Trabzonspor gibi büyük bir camia her daim zirve mücadelesinin içinde olmalı. Başkanı, yönetimi, teknik direktörü ve her türlü olumsuzluğa karşın bu oyuncu kadrosu ile ekstra işler yapıyor çünkü.
Ünal Karaman’ın hakkını vermek gerek. İki sezondur en zor koşullarda şikayet etmeden, kimseyi suçlamadan, oyuncularına güvenerek yoluna devam ediyor. Hakemlerle uğraşmıyor, sakatlıkları dert etmiyor, bahane üretmiyor, gençlere inanıyor. Bu sağlam duruşu takıma da yansıyor ve 2010-11 sezonundan beri ilk kez böylesine karakterli bir oyuncu topluluğu izletiyor taraftara. Net söylüyorum, uzun zamandır keyif alıyorum onları izlerken.
Dün başkent deplasmanında yine rotasyona gitmek zorunda kaldı Ünal hoca. Ama artık alıştık. Oyuncular da öyle. Kim, ne zaman forma alacağını bilemese de şans bulan hakkını vermeye çalışıyor.
Ankaragücü karşısında erken gelen gol elbette avantaj oldu. Hele ilk yarının son dakikasında rakibin on kişi kalması çok rahatlattı bordo-mavili ekibi. Faty’nin sorumsuzluğu affedilir cinsten değildi. Sonrası çorap söküğü gibi geldi.
Sadece bu maçın özelinde değil, sezon başından beri Sörloth’un Trabzonspor’a büyük katkı sağladığını kimse inkar edemez. Hem de mütevazı paralarla. Yalnız o mu? Takımın yarısı Süper Lig ortalamasının altında maaş alıyor.
Tam da bu noktada insanın aklına Sturridge geliyor. Transferini yanlış bulmuş ve defalarca eleştirmiştim, takım içi dengeleri bozar diye. Obi Mikel konusundaki şüphelerim ise devam ediyor. Sayın başkan Ahmet Ağaoğlu; taraftar istiyor diye yıldız futbolcu alma mantığı, çoğu kez böyle iş kazalarına da yol açabiliyor! O kadar doğru hamlenin yanında bu konuda yanlış yaptınız, kabul edin ve dertten kurtulmanın yolunu bulun. Bazı fantaziler takım bütünlüğünü bozar, huzuru kaçırır.
Maça dönersek. Trabzonspor’un yedek kulübesine bakın. İkisi dışında gencecik çocuklardan oluşuyordu. Ünal Karaman galibiyeti garantiye aldıktan sonra, kurallar çerçevesinde üçünü de kullanmayı tercih etti.

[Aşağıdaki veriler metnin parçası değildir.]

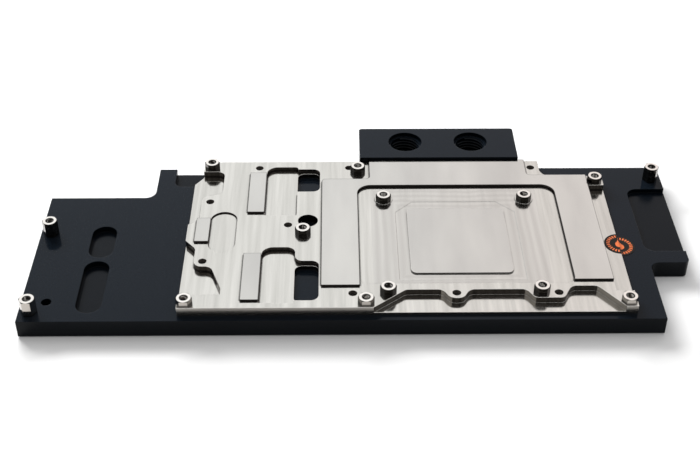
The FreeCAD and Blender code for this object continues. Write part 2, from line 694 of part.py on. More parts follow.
# Terminal block with two threaded ports.
terminal = new_body("terminal_block")
terminal_edge = outline(terminal, "TerminalOutline", "tongue_thick", [
    box("terminal_left", "plate_rear + terminal_gap", "terminal_right", "terminal_rear")])
pad(terminal, "TerminalPad", terminal_edge, "terminal_top - tongue_thick")
round_corners(terminal, "TerminalRound", terminal_edge, [2, 3], "terminal_round")
cut(terminal, "PortCut", outline(terminal, "Ports", "terminal_top", circles=[
    (x, y, "port_minor") for x, y in port_spots]))
cut(terminal, "PortReliefCut", outline(terminal, "PortReliefs", "terminal_top", circles=[
    (x, y, "port_relief") for x, y in port_spots]), "port_relief_depth")
cut(terminal, "TerminalHoleCut", outline(terminal, "TerminalHoles", "tongue_thick", circles=[
    (x, y, "screw + 2 * screw_fit") for x, y in terminal_spots]),
    "terminal_screw_bite + screw_end_room", upward=True)

# Jet plate over the fins.
jet = new_body("jet_plate")
jet_outline = outline(jet, "JetOutline", "plate_thick - jet_plate_thick", [
    box("jet_lip + jet_fit - jet_half", "jet_front + jet_lip + jet_fit",
        "jet_half - jet_lip - jet_fit", "jet_rear - jet_lip - jet_fit"),
    box("-jet_slot_half", "(jet_front + jet_rear - jet_slot_width) / 2",
        "jet_slot_half", "(jet_front + jet_rear + jet_slot_width) / 2")])
pad(jet, "JetPad", jet_outline, "jet_plate_thick")

# Seals, as deep as their grooves and a little narrower.
for name, path in (("main_seal", seal_path), ("island_seal", island_path)):
    seal = new_body(name)
    ring, wide, tight = band(seal, f"{name}_path", "plate_thick - groove_depth", path,
                             "groove_width / 2 - groove_fit")
    pad(seal, f"{name}_pad", ring, "groove_depth")
    round_corners(seal, f"{name}_outer", ring, wide, "groove_corner - groove_fit")
    round_corners(seal, f"{name}_inner", ring, tight, "groove_corner - groove_width + groove_fit")
port_seals = new_body("port_seals")
pad(port_seals, "PortSealPad", outline(port_seals, "PortSealRings", "tongue_thick - groove_depth", circles=[
    (x, y, edge) for x, y in port_spots
    for edge in ("port_seal_inner + 2 * groove_fit", "port_seal_outer - 2 * groove_fit")]), "groove_depth")


def screw_set(name, spots, tip):
    """Socket screws that come in from the outer face."""
    body = new_body(name)
    top_of_head = "screw_sink - screw_head_height"
    pad(body, f"{name}_heads", outline(body, f"{name}_head_rings", top_of_head, circles=[
        (x, y, "screw_head") for x, y in spots]), "screw_head_height")
    pad(body, f"{name}_shanks", outline(body, f"{name}_shank_rings", "screw_sink", circles=[
        (x, y, "screw") for x, y in spots]), f"{tip} - screw_sink")
    cut(body, f"{name}_sockets", outline(body, f"{name}_socket_hexes", top_of_head, [
        hexagon(x, y, "screw_socket") for x, y in spots]), "screw_socket_depth", upward=True)
    return body


screw_set("base_screws", screw_spots, f"({deck_level} - screw_tip_gap)")
screw_set("terminal_screws", terminal_spots, "(tongue_thick + terminal_screw_bite)")


def post_set(name, spots, seat, bore_depth, stud_length):
    """Hexagonal standoffs with turned corners, a tapped hole on top and a stud below."""
    body = new_body(name)
    tip = "(plate_thick + cold_thick + board_gap)"
    pad(body, f"{name}_hexes", outline(body, f"{name}_hex_loops", seat, [
        hexagon(x, y, "hex_flats") for x, y in spots]), f"{tip} - ({seat})")
    cut(body, f"{name}_crowns", outline(body, f"{name}_crown_rings", tip, circles=[
        (x, y, edge) for x, y in spots for edge in ("hex_flats", "hex_flats + 2 * crown_width")]),
        "crown_height", taper="crown_angle")
    pad(body, f"{name}_studs", outline(body, f"{name}_stud_rings", f"{seat} - {stud_length}", circles=[
        (x, y, "stud") for x, y in spots]), stud_length)
    cut(body, f"{name}_bores", outline(body, f"{name}_bore_rings", tip, circles=[
        (x, y, "post_bore") for x, y in spots]), bore_depth)
    top_level = sizes["plate_thick"] + sizes["cold_thick"] + sizes["board_gap"]
    bored = body.Tip
    mouths = [f"Edge{number}" for number, edge in enumerate(bored.Shape.Edges, 1)
              if edge.BoundBox.ZMin > top_level - 0.01
              and abs(edge.BoundBox.XLength - sizes["post_bore"]) < 0.05]
    bevel = body.newObject("PartDesign::Chamfer", f"{name}_mouths")
    bevel.Base = (bored, mouths)
    bevel.setExpression("Size", ref("post_bore_chamfer"))
    settle(bevel)
    return body


post_set("gpu_standoffs", gpu_spots, deck_level, "post_bore_depth", "stud_length")
post_set("board_standoffs", board_spots, deck_level, "post_bore_depth", "stud_length")
post_set("tall_standoffs", tall_spots, "plate_thick", "tall_bore_depth", "tall_stud_length")

# Round seal label, bent down over the cold plate's right edge.
label = new_body("seal_label")
label_step = "plate_thick + cold_thick - ledge_depth"
fold = outline(label, "LabelFold", "-label_y - label / 2 - 1", [[
    ("label_x - label / 2 - 1", label_step), ("cold_right", label_step), ("cold_right", "plate_thick"),
    ("label_x + label / 2 + 1", "plate_thick"), ("label_x + label / 2 + 1", "plate_thick + label_thick"),
    ("cold_right + label_thick", "plate_thick + label_thick"),
    ("cold_right + label_thick", f"{label_step} + label_thick"),
    ("label_x - label / 2 - 1", f"{label_step} + label_thick")]], role="XZ_Plane")
pad(label, "LabelPad", fold, "label + 2")
cut(label, "LabelTrimCut", outline(label, "LabelTrim", label_step, [
    box("label_x - label", "label_y - label", "label_x + label", "label_y + label")],
    [("label_x", "label_y", "label")]))

doc.recompute()
bodies = [item for item in doc.Objects if item.TypeId == "PartDesign::Body"]
for item in doc.Objects:
    if "Invalid" in item.State or "Error" in item.State:
        raise RuntimeError(f"{item.Name} failed: {item.State}")
for body in bodies:
    if body.Shape.isNull() or not body.Shape.isValid():
        raise RuntimeError(f"{body.Label} has no valid shape")

os.makedirs("parts", exist_ok=True)
for body in bodies:
    body.Shape.exportStep(f"parts/{body.Label}.step")
    print(body.Label, len(body.Shape.Solids), round(body.Shape.Volume, 1))
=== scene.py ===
import math

import bpy
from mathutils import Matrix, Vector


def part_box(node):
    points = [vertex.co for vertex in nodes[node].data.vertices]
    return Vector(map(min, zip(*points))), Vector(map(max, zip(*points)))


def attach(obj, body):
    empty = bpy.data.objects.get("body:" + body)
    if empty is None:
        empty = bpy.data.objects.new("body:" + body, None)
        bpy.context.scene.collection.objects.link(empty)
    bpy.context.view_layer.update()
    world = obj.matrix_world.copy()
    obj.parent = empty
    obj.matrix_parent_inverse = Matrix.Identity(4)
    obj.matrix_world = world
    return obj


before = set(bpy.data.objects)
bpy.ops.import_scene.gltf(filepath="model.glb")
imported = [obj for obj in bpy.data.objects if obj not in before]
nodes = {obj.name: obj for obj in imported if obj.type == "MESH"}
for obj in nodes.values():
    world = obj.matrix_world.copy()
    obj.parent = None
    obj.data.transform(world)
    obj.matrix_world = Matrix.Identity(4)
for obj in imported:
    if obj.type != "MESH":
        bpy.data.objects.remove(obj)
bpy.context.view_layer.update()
mm = 0.001
print("frame loaded,", len(nodes), "nodes")


def linear(hexColour):
    # sRGB hex to the linear values that shaders want
    values = [int(hexColour[i:i + 2], 16) / 255 for i in (1, 3, 5)]
    return [v / 12.92 if v <= 0.04045 else ((v + 0.055) / 1.055) ** 2.4 for v in values] + [1.0]


def addNode(tree, kind, inputs=(), out=0, **settings):
    # one node with its settings and links; its inputs are sockets, values or hex colours, in order or by name, and
    # it gives back the output that is wanted
    node = tree.nodes.new("ShaderNode" + kind)
    for name, value in settings.items():
        setattr(node, name, value)
    for socket, value in inputs.items() if isinstance(inputs, dict) else enumerate(inputs):
        if isinstance(value, bpy.types.NodeSocket):
            tree.links.new(value, node.inputs[socket])
        else:
            node.inputs[socket].default_value = linear(value) if isinstance(value, str) else value
    return node.outputs[out] if node.outputs else node


def newMaterial(name):
    material = bpy.data.materials.new(name)
    material.use_nodes = True
    material.node_tree.nodes.clear()
    return material, material.node_tree


def dress(nodeName, material):
    # the CAD mesh stays as it is, only its slots get the better material
    slots = nodes[nodeName].data.materials
    if len(slots) == 0:
        slots.append(material)
    for i in range(len(slots)):
        slots[i] = material


# the camera stands and looks as the photographer's did
view = {
    "place": (-0.0445343, -0.3509945, 0.2889947),
    "turn": (0.9079458, -0.0032784, -0.0116103),
    "lens": 63.586,
    "sensor": 36.0,
}
lensData = bpy.data.cameras.new("photoCamera")
lensData.lens = view["lens"]
lensData.sensor_width = view["sensor"]
lensData.clip_start = 0.01
camera = bpy.data.objects.new("photoCamera", lensData)
camera.location = view["place"]
camera.rotation_euler = view["turn"]
bpy.context.scene.collection.objects.link(camera)
bpy.context.scene.camera = camera
bpy.context.scene.view_settings.view_transform = "Standard"
print("camera placed")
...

Fazlasını yapardı eminim. Onları yüreklendirdi, hep hazır olun mesajını verdi. Biraz da gelecek haftaki Galatasaray maçını düşündü elbette.

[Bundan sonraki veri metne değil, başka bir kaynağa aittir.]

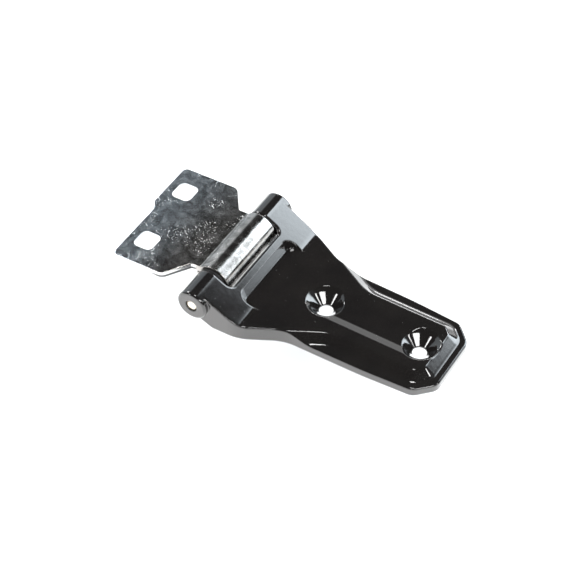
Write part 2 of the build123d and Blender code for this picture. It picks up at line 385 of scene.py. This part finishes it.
def direction(turn, height):
    """A unit vector: turn degrees round from +X, height degrees above the floor."""
    a, e = radians(turn), radians(height)
    return Vector((cos(a) * cos(e), sin(a) * cos(e), sin(e)))


def studio():
    floor()
    sky((0.040, 0.039, 0.038))
    fill_light(5.2)
    cool = (0.86, 0.94, 1.0)
    softbox = Vector((0.514, 0.643, 0.568))
    tilt = (-0.743, 0, 0.670)
    fade = (-0.16, 0.04, 0.02)
    panel("back_softbox", softbox, 0.50, 0.50, 0.44, 6.2, cool, along=tilt, fade=fade)
    panel("right_softbox", direction(-30, 37), 0.60, 0.34, 0.12, 12.0)
    panel("right_strip", direction(13, 31), 0.48, 0.05, 0.13, 12.0)
    panel("front_strip", direction(-127, 30), 0.60, 0.09, 0.12, 12.0)
    panel("front_glint", direction(-66, 25), 0.60, 0.12, 0.05, 12.0)
    panel("rim_left", direction(157, 33), 0.60, 0.10, 0.08, 30.0)
    panel("rim_back", direction(86, 33), 0.60, 0.10, 0.05, 24.0)
    panel("rim_top", direction(0, 88), 0.60, 0.12, 0.12, 14.0)
    panel("back_strip", direction(112, 6), 0.70, 0.24, 0.09, 9.0)
    panel("back_wall", direction(112, 10), 0.72, 1.1, 0.62, 0.85)
    panel("left_wall", direction(165, 14), 0.72, 0.9, 0.75, 0.75, cool)


# ---- camera --------------------------------------------------------------------------------------
def camera():
    """Long lens from the strap's side and above."""
    distance = 522.4 * MM
    view_height, view_turn = 47.663, 31.478
    aim = Vector((-27.0, -3.58, 7.53)) * MM
    data = bpy.data.cameras.new("camera")
    data.lens = 108.455
    data.sensor_width = 36.0
    data.clip_start = 10 * MM
    piece = bpy.data.objects.new("camera", data)
    back = direction(view_turn - 90, view_height)
    piece.location = aim + distance * back
    piece.rotation_euler = (pi / 2 - radians(view_height), 0, radians(view_turn))
    bpy.context.scene.collection.objects.link(piece)
    bpy.context.scene.camera = piece


paint(black_paint(), "strap_leaf")
paint(zinc_sheet(), "plate_leaf")
paint(pin_steel(), "hinge_pin")
paint(bush_plastic(), "near_bush", "far_bush")
studio()
camera()

scene = bpy.context.scene
scene.view_settings.view_transform = "Standard"
scene.view_settings.look = "None"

İkinci yarıda farkı yakaladıktan sonra Trabzonspor’un oyunu rölantiye alması yadırganmamalı. Eksik rakip karşısında kalesinde pozisyon vermesi de hâkeza. Bu kadar yoğun maç trafiğinde önlem almak, psikolojik bir refleks. Normal karşılanmalı. Sonuçtan çok, Trabzonspor’un yakaladığı istikrar ve hep takipçi olması önemli. Liderlik sezon sonuna.

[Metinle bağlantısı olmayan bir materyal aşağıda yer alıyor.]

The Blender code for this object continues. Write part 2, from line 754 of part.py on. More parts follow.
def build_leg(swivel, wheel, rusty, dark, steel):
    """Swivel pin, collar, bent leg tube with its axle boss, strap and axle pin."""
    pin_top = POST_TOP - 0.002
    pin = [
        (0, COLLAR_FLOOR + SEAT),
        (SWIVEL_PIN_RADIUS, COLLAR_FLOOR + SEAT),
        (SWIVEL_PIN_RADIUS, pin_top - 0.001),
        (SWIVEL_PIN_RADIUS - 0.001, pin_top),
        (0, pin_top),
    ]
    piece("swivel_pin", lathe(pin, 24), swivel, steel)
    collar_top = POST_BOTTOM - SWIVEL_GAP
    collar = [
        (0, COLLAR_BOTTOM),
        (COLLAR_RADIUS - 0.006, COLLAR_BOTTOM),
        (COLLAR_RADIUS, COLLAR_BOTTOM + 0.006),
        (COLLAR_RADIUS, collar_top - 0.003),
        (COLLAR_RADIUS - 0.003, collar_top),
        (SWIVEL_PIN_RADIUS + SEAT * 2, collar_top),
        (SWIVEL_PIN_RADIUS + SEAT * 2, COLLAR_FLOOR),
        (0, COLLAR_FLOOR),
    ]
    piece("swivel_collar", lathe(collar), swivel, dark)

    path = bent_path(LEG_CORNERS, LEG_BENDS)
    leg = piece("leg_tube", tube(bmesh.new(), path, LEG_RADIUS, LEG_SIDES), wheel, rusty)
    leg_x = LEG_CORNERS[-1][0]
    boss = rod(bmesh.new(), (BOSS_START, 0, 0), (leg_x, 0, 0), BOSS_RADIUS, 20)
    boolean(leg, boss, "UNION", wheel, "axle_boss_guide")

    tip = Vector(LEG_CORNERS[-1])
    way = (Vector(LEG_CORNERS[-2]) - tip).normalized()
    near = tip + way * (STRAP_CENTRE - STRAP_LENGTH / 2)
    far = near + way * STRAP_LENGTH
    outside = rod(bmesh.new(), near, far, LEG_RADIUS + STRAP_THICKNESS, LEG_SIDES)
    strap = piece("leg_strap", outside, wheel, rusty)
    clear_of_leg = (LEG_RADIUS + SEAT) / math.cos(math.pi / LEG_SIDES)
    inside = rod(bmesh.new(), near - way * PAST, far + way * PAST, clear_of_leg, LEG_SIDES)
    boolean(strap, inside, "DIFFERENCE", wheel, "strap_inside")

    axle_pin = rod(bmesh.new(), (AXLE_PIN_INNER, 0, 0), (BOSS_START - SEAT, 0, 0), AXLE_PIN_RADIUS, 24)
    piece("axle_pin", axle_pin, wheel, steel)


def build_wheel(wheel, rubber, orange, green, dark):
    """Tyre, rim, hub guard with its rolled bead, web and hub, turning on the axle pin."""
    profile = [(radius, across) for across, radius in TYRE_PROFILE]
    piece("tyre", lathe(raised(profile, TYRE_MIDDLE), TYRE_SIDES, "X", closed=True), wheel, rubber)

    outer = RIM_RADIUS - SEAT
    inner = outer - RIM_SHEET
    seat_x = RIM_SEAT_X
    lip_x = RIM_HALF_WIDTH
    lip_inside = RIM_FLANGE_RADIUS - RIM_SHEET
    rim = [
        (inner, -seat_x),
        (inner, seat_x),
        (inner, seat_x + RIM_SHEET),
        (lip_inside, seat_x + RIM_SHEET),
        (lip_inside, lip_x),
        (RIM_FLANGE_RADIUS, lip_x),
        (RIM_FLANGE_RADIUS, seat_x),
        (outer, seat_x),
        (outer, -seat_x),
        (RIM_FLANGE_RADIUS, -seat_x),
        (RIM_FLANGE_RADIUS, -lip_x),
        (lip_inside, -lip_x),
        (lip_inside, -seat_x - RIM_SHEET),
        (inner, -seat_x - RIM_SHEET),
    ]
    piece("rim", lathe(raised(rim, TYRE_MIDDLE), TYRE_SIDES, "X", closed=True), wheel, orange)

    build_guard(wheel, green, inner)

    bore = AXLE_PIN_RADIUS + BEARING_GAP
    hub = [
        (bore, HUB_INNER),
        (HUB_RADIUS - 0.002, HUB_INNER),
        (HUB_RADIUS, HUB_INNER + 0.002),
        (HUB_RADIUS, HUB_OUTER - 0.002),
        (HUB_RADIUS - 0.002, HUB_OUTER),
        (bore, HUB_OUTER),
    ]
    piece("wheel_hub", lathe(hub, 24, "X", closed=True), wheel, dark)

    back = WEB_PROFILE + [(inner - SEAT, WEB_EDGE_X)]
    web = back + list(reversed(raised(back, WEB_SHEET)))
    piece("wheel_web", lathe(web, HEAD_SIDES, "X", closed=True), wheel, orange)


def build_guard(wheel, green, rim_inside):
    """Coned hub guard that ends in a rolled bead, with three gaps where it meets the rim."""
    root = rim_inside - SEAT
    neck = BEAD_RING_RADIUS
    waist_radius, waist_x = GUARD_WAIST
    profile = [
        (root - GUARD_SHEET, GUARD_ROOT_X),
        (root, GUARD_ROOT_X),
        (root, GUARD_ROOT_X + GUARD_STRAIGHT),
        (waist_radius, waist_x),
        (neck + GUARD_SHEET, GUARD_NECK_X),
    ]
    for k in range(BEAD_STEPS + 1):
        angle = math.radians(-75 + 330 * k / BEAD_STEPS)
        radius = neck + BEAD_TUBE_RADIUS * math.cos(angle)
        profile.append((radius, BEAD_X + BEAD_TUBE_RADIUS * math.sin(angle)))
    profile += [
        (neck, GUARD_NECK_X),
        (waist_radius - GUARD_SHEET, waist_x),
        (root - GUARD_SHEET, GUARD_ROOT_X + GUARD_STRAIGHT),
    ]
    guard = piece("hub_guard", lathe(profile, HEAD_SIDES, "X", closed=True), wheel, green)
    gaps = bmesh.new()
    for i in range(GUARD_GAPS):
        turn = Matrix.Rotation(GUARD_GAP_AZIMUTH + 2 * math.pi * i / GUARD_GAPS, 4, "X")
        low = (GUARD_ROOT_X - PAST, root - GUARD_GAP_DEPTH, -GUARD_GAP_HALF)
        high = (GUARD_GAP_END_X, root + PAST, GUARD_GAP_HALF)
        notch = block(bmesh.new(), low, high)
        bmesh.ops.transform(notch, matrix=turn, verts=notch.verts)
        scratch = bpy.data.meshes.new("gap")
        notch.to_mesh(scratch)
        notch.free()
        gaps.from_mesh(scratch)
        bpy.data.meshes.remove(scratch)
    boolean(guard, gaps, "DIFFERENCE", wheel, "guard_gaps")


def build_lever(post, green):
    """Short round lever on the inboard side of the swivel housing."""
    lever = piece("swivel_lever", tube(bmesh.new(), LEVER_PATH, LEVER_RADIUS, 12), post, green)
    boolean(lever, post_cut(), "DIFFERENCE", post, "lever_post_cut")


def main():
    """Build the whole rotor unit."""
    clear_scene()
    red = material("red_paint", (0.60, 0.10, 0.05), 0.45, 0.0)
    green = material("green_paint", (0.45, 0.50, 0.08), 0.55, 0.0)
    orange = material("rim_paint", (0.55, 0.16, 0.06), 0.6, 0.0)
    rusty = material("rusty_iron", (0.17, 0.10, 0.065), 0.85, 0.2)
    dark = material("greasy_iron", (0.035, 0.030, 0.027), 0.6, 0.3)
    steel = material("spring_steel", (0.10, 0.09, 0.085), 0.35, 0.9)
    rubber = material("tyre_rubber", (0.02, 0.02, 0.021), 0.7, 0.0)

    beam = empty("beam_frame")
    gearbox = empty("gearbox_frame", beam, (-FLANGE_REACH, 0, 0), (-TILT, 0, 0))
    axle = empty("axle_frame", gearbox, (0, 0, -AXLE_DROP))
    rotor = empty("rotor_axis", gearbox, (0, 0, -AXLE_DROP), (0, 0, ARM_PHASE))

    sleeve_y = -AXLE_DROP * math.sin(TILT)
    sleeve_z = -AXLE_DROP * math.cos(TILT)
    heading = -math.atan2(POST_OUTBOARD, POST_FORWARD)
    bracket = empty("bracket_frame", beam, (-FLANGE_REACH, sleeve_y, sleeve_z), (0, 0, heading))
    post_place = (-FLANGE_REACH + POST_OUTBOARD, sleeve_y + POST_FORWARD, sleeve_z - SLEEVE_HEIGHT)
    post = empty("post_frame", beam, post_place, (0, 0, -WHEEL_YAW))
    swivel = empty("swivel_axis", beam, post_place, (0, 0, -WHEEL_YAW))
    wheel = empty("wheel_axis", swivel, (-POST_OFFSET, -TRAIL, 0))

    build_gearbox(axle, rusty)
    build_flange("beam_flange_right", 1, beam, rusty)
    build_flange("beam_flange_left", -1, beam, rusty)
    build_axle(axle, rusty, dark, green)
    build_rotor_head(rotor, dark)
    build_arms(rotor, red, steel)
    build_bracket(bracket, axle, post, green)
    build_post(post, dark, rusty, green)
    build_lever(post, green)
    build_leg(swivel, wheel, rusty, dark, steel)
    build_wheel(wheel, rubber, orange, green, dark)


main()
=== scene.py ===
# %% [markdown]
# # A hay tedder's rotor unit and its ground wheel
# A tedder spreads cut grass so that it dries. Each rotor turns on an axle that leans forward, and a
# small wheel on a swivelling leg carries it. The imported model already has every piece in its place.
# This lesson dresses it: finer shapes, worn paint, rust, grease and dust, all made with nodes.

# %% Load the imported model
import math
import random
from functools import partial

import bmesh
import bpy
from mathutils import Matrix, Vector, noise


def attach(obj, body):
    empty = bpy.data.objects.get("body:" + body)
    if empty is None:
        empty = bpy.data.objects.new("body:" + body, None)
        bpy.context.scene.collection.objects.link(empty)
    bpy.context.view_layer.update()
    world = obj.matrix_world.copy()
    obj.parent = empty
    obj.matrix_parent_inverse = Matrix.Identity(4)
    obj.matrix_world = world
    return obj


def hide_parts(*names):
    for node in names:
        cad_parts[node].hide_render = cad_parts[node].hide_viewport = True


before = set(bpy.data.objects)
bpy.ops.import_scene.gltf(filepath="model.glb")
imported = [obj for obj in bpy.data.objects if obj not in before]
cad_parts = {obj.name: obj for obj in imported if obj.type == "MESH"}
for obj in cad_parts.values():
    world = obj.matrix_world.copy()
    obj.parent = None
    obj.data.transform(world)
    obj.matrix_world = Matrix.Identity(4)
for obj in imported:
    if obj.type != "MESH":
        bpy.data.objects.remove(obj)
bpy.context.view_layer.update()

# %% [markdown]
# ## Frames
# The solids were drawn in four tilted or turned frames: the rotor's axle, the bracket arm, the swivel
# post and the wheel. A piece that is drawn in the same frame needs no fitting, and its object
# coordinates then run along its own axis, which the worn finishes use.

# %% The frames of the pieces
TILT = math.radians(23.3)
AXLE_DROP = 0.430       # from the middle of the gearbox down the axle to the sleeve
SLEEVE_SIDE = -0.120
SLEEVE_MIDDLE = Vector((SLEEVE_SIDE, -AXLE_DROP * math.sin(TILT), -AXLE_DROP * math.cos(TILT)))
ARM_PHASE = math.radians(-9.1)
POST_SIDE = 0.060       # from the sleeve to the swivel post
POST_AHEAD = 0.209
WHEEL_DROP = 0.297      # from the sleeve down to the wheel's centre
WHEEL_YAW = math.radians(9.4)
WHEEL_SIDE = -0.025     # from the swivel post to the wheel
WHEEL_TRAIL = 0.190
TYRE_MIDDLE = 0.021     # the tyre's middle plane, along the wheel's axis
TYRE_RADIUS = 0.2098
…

Bir Ankaralı olarak Ankaragücü’nün durumuna üzülmemem mümkün değil. Böylesine muhteşem bir taraftar üzülmeyi hak etmiyor. Yıllardır büyük sıkıntılarla uğraşan ve gerçek sorumluları köşelerine çekilen asırlık kulübü zor günler bekliyor.
Son olarak Ünal hocanın önderliğini yaptığı “bayrağa saygı” duruşu var ya! Ankaragücülü futbolcuları ve bu fikri veren teknik direktör Mustafa Kaplan’ı kutluyorum.
Süper Lig’de Trabzonspor’dan sonra protokole değil, ay-yıldıza dönmek alkışlanacak bir tavırdı. Darısı hakemlerin başına!